Papà si rabbuia. «Temo che non sia sopravvissuto alla battaglia.»

«Be’, questo è un sollievo», ringhia Nove, tornando finalmente a sedersi.

«C’è qualcos’altro...» dico io, scoccando un’occhiata indecisa a mio padre e chiedendomi come formulare quella nuova rivelazione.

«Che c’è, Sam?» domanda John.

«Durante la battaglia, lui... ha fatto tremare la terra. Era come se avesse un’Eredità.»

«Stronzate su stronzate!» esclama Nove.

«È la verità», replica mio padre. «Me n’ero dimenticato. Durante l’esperimento dev’essergli successo qualcosa.»

Interviene Ella, in tono impaurito: «Possono rubarci i poteri?»

«Non penso che abbia rubato quell’Eredità», precisa mio padre. «Ha detto che era un dono dei Loric.»

Otto si guarda intorno. «Ricordate per caso di avere fatto regali ai Mog?»

John incrocia le braccia sul petto. «Non mi sembra possibile.»

«Mi dispiace se questa notizia vi turba», dice mio padre. «Ci tenevo a dirvi tutto, anche i dettagli più spiacevoli.»

«È davvero una notizia così brutta?» interviene Marina. «Insomma, se uno dei Mogadorian si rendesse conto che quanto fa è sbagliato, magari anche gli altri...»

«Adesso speri che si pentano delle loro malefatte?» sbotta Nove, mettendola a tacere.

Mi viene in mente una cosa: forse perché abbiamo parlato tanto di come i Garde hanno sviluppato le loro Eredità, e abbiamo ascoltato le nuove informazioni che mio padre ci ha dato sul loro mondo. «Le vostre Eredità vengono da Lorien, giusto?»

John annuisce. «Così mi ha detto Henri.»

«Anche Katarina», dice Sei.

«Se è così, non penso che una tecnologia mog possa strapparle via. Insomma, se così fosse, ormai avrebbero rubato altri poteri.»

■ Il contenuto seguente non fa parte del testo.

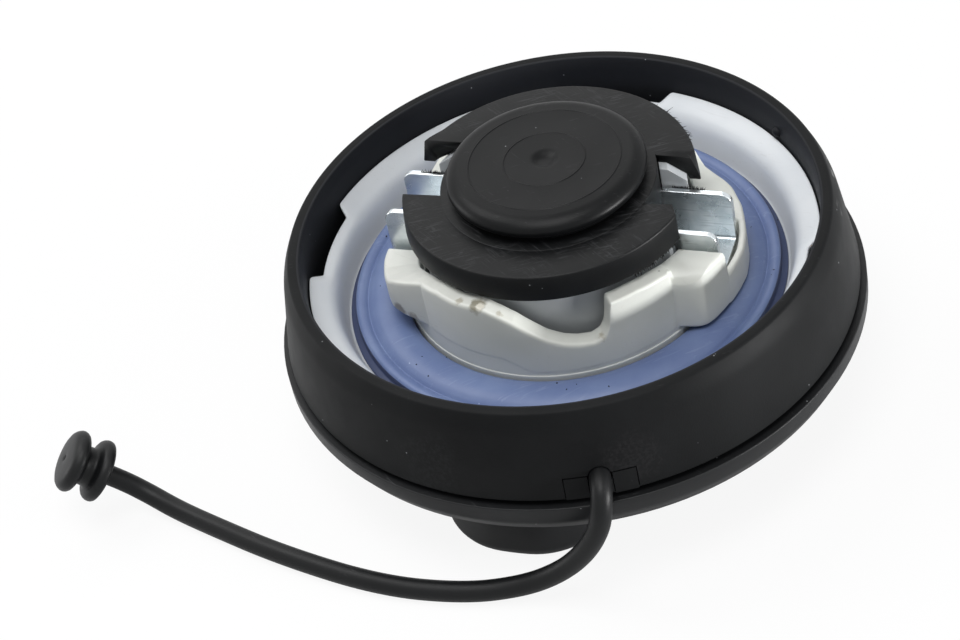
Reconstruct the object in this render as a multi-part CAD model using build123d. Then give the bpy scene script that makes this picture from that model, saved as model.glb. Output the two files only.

«Non ti seguo», ammette John, perplesso.

«Be’, credo di voler dire che... E se Adam avesse sviluppato l’Eredità perché Uno voleva che la sviluppasse?»

Nove sbuffa in segno di derisione.

Papà emette un mugolio pensieroso, massaggiandosi il mento. «Teoria interessante.»

«Sì, va be’...» Nove si sporge verso mio padre. «Sei sicuro che non sia tutto un imbroglio dei Mog? Sei sicuro che non ti abbiano seguito?»

«Sì, ne sono sicuro.»

All’altro capo della tavola, Cinque ridacchia. È rimasto in silenzio durante tutta la discussione su Adam e ora si guarda intorno con aria incredula. «Mi dispiace, ma metà delle storie che mi avete raccontato finora aveva per protagonisti esseri umani che vi tradivano.» Indica me e papà con un gesto della mano. «Questi due erano gomito a gomito coi Mog fino a poche settimane fa. E vorreste fidarvi di loro?»

John non esita. «Sì», dice, guardando Cinque dritto negli occhi. «Affiderei loro la mia vita. E, se questo disertore mog è ancora vivo, lo troveremo.»